Record extracts:
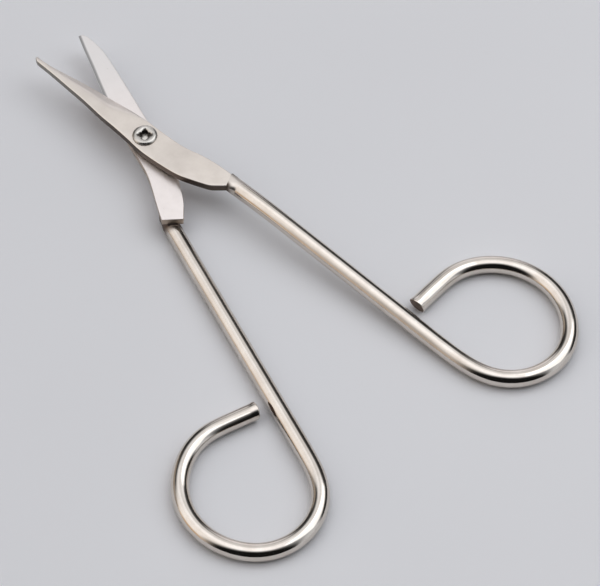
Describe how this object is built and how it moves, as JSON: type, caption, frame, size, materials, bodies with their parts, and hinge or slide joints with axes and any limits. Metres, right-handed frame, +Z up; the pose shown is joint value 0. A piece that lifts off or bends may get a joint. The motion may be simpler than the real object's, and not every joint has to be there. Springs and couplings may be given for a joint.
{
  "type": "wire-handled scissors",
  "caption": "Small surgical-pattern scissors: flat ground blades with one pointed and one blunt tip, joined by a hollow rivet, on handles bent from round wire into open finger rings.",
  "frame": {"origin": "middle of the footprint of the scissors, lying open, on the surface that they rest on", "axes": "+Y towards the blade tips, halfway between the two limbs, +Z up along the pivot's axis, +X towards the finger ring of the upper limb"},
  "size_m": [0.082, 0.1122, 0.0073],
  "materials": {
    "satin_plate": "satin, finely ground, warm grey",
    "polished_wire": "bright polished nickel plate",
    "rivet_steel": "polished, darker in the hollow"
  },
  "bodies": {
    "rear_limb": {"rear_blade": "satin_plate", "rear_handle": "polished_wire", "pivot_rivet": "rivet_steel"},
    "front_limb": {"front_blade": "satin_plate", "front_handle": "polished_wire"}
  },
  "joints": [
    {"name": "pivot", "type": "hinge", "parent": "rear_limb", "child": "front_limb", "pos_m": [0, 0.02732, 0.00483], "axis": [0, 0, 1], "range_deg": [-21.2, 68.8]}
  ]
}
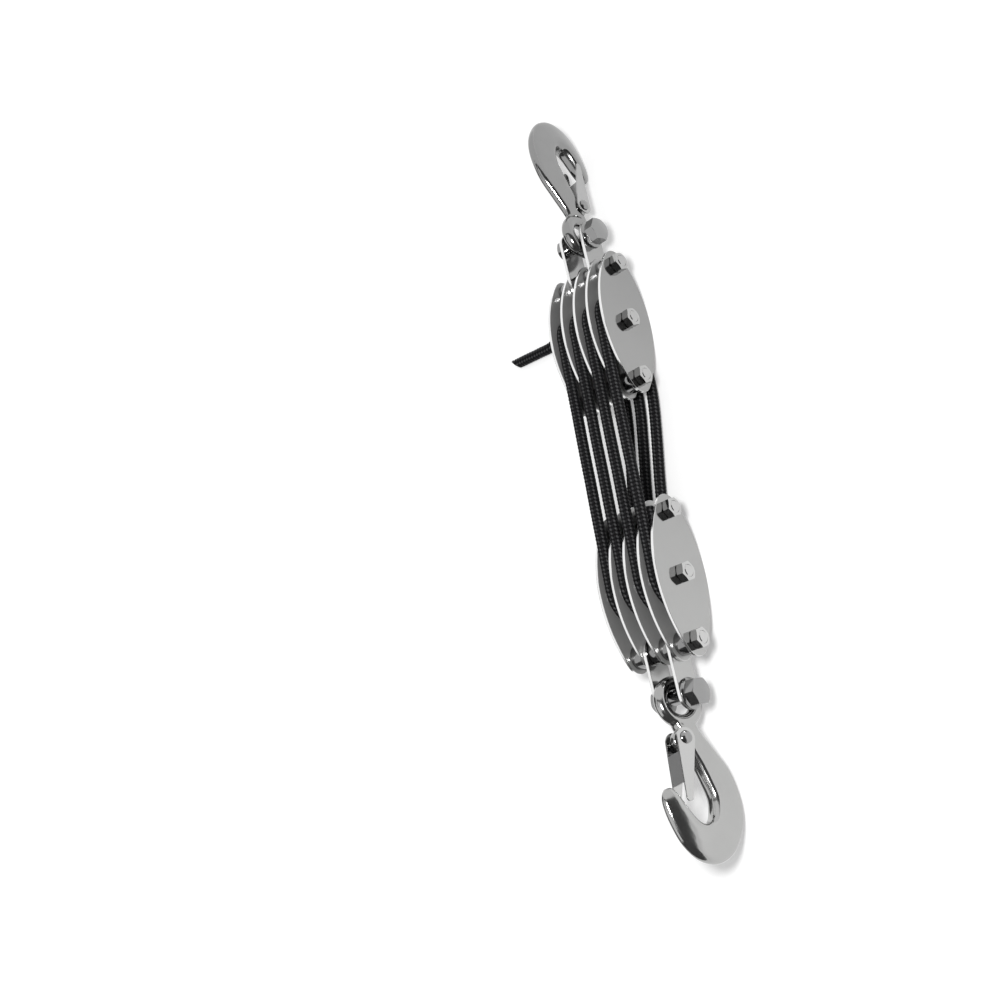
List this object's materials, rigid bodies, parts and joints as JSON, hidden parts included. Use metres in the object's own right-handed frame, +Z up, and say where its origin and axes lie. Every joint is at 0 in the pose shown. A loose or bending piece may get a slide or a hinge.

Task requirements: Each line of the listing should be echoed back exactly.

Expected answer:
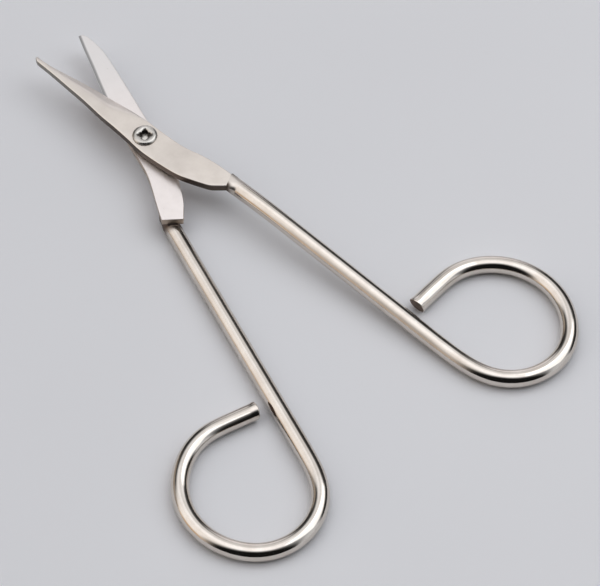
Describe how this object is built and how it moves, as JSON: type, caption, frame, size, materials, bodies with their parts, and hinge or slide joints with axes and any limits. Metres, right-handed frame, +Z up; the pose shown is joint value 0. A piece that lifts off or bends may get a joint. The motion may be simpler than the real object's, and not every joint has to be there. Springs and couplings may be given for a joint.
{
  "type": "wire-handled scissors",
  "caption": "Small surgical-pattern scissors: flat ground blades with one pointed and one blunt tip, joined by a hollow rivet, on handles bent from round wire into open finger rings.",
  "frame": {"origin": "middle of the footprint of the scissors, lying open, on the surface that they rest on", "axes": "+Y towards the blade tips, halfway between the two limbs, +Z up along the pivot's axis, +X towards the finger ring of the upper limb"},
  "size_m": [0.082, 0.1122, 0.0073],
  "materials": {
    "satin_plate": "satin, finely ground, warm grey",
    "polished_wire": "bright polished nickel plate",
    "rivet_steel": "polished, darker in the hollow"
  },
  "bodies": {
    "rear_limb": {"rear_blade": "satin_plate", "rear_handle": "polished_wire", "pivot_rivet": "rivet_steel"},
    "front_limb": {"front_blade": "satin_plate", "front_handle": "polished_wire"}
  },
  "joints": [
    {"name": "pivot", "type": "hinge", "parent": "rear_limb", "child": "front_limb", "pos_m": [0, 0.02732, 0.00483], "axis": [0, 0, 1], "range_deg": [-21.2, 68.8]}
  ]
}
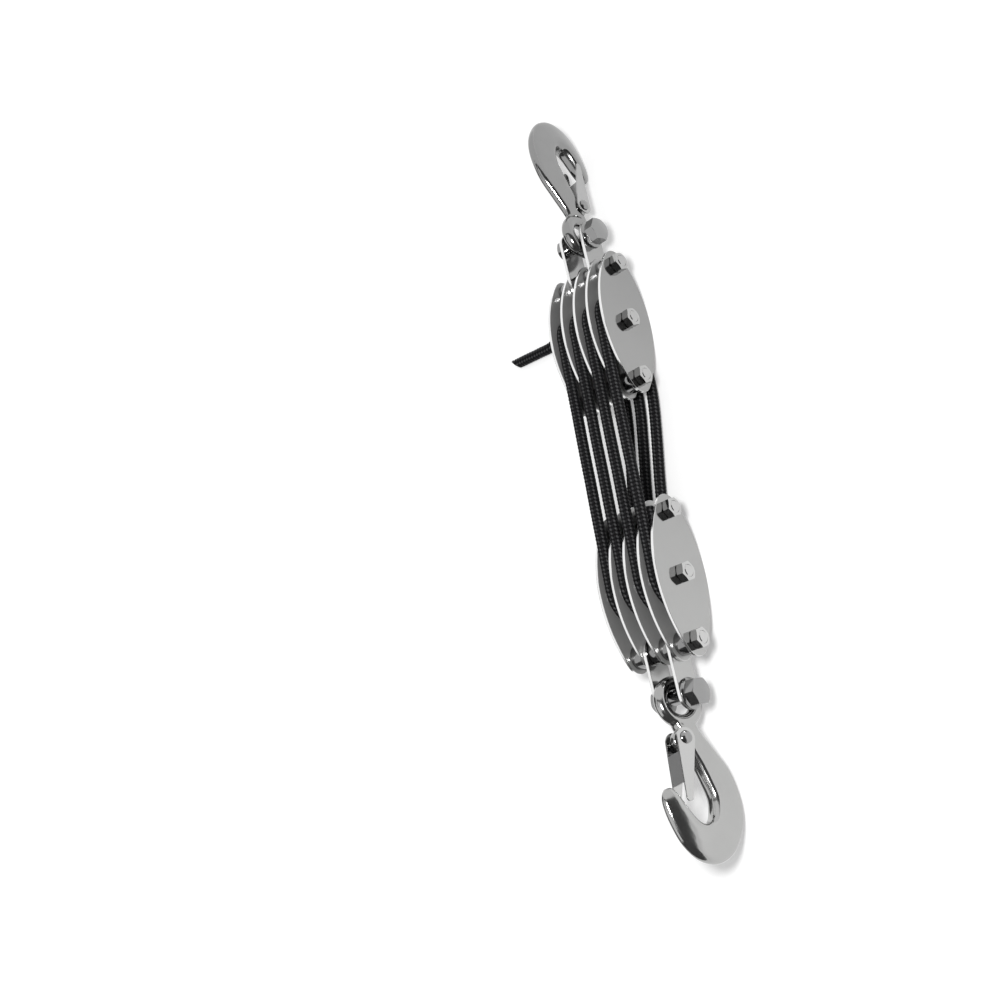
List this object's materials, rigid bodies, parts and joints as JSON, hidden parts included. Use metres in the object's own right-handed frame, +Z up, and say where its origin and axes lie. Every joint is at 0 in the pose shown. A loose or bending piece may get a slide or a hinge.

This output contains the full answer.